The sweep happens when price moves beyond that level and then fails to hold beyond it. A bullish version often sweeps sell-side liquidity below a low, reclaims the level, and shifts structure upward. A bearish version often sweeps buy-side liquidity above a high, rejects back below the level, and shifts structure downward.

The session filter matters because New York can bring new order flow, U.S. data reactions, London overlap participation, and stronger intraday volatility. Time alone is not a trade signal, but it helps explain why an obvious high or low may become active during this part of the day.

A complete setup includes five parts: the liquidity pool, the sweep, the rejection or reclaim, the displacement or market structure shift, and the entry model. If one of these pieces is missing, the idea may still be interesting, but it is not yet a complete strategy.

Market Conditions

Market conditions for New York session liquidity sweeps showing trend, range, volatility, news risk, and liquidity pools
Market conditions decide whether a New York sweep is worth planning or better ignored.

The best market condition for a New York sweep is one where price is approaching a meaningful level with enough room to move afterward. A sweep below a low is stronger when it happens in a higher-timeframe discount area, near support, or after price has already reached sell-side liquidity. A sweep above a high is stronger when it happens in a premium area, near resistance, or after price has already reached buy-side liquidity.

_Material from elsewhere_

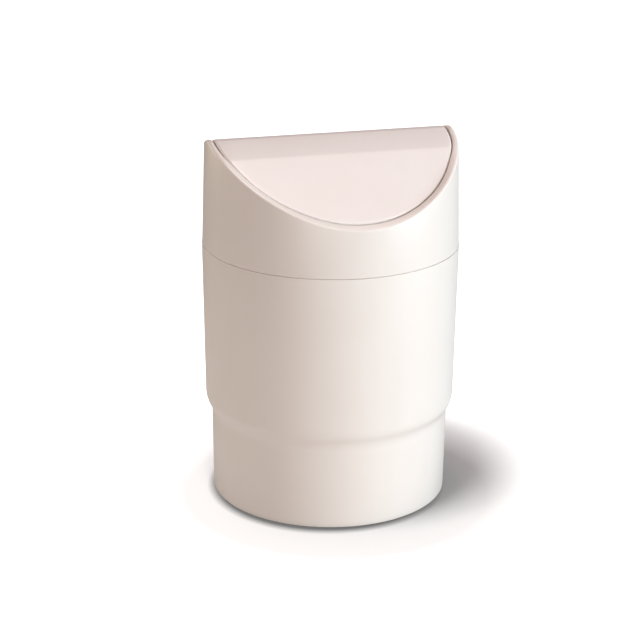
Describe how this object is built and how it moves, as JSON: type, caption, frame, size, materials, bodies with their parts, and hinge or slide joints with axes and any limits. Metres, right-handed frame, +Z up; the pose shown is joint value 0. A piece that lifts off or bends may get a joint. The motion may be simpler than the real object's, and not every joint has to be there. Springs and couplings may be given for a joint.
{
  "type": "countertop trash can",
  "caption": "Round stepped countertop trash can with a lift-off collar and a ridged flap that swings both ways in an arched mouth.",
  "frame": {"origin": "centre of the foot ring on the table", "axes": "+Z up along the tub's axis; X along the ridge of the flap; -Y towards the front leaf"},
  "size_m": [0.1304, 0.1304, 0.1876],
  "materials": {
    "body_plastic": "warm white moulded plastic, satin gloss",
    "collar_plastic": "warm white moulded plastic, satin gloss",
    "flap_plastic": "warm white moulded plastic, satin gloss"
  },
  "bodies": {
    "tub": {"bin_body": "body_plastic"},
    "collar": {"lid_ring": "collar_plastic"},
    "flap": {"swing_flap": "flap_plastic"}
  },
  "joints": [
    {"name": "lid_lift", "type": "slide", "parent": "tub", "child": "collar", "axis": [0, 0, 1], "range_m": [0, 0.06]},
    {"name": "flap_swing", "type": "hinge", "parent": "collar", "child": "flap", "pos_m": [0, 0, 0.178], "axis": [1, 0, 0], "range_deg": [-90, 90]}
  ]
}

Range conditions can work well because ranges create clear highs and lows. The mistake is assuming every range break is a trap. Sometimes New York breaks a range and continues. That is why the reaction after the sweep matters more than the sweep itself.

Trending conditions need extra care. In a strong bullish trend, a sweep above buy-side liquidity may continue instead of reversing. In a strong bearish trend, a sweep below sell-side liquidity may continue instead of reversing. Countertrend sweeps need stronger confirmation and more realistic targets.

News conditions are also important. New York often includes major U.S. economic releases. A data spike can sweep both sides of a range before the real direction becomes clear, and spreads may widen around the release. Many traders wait until the first reaction settles before looking for a cleaner sweep, displacement, and retracement.

Entry Rules

Entry rules for New York session liquidity sweep trades with sweep, rejection, displacement, structure shift, and retracement entry
Entry rules help traders avoid entering only because price wicked through a level.

The first entry rule is simple: do not enter on the wick alone. A wick through liquidity only proves that price traded beyond the level. It does not prove that the move failed. Price can sweep, pause, and continue in the same direction.

The second rule is to wait for rejection or reclaim. For a bullish setup, price should sweep below sell-side liquidity and then reclaim the level or close back above the range. For a bearish setup, price should sweep above buy-side liquidity and then close back below the level or fail to accept above it.

The third rule is structure confirmation. After the sweep, wait for a meaningful short-term high or low to break in the expected direction. This may be a market structure shift, a displacement candle, or a move that leaves a clean fair value gap. The goal is to see that behavior has changed after liquidity was taken.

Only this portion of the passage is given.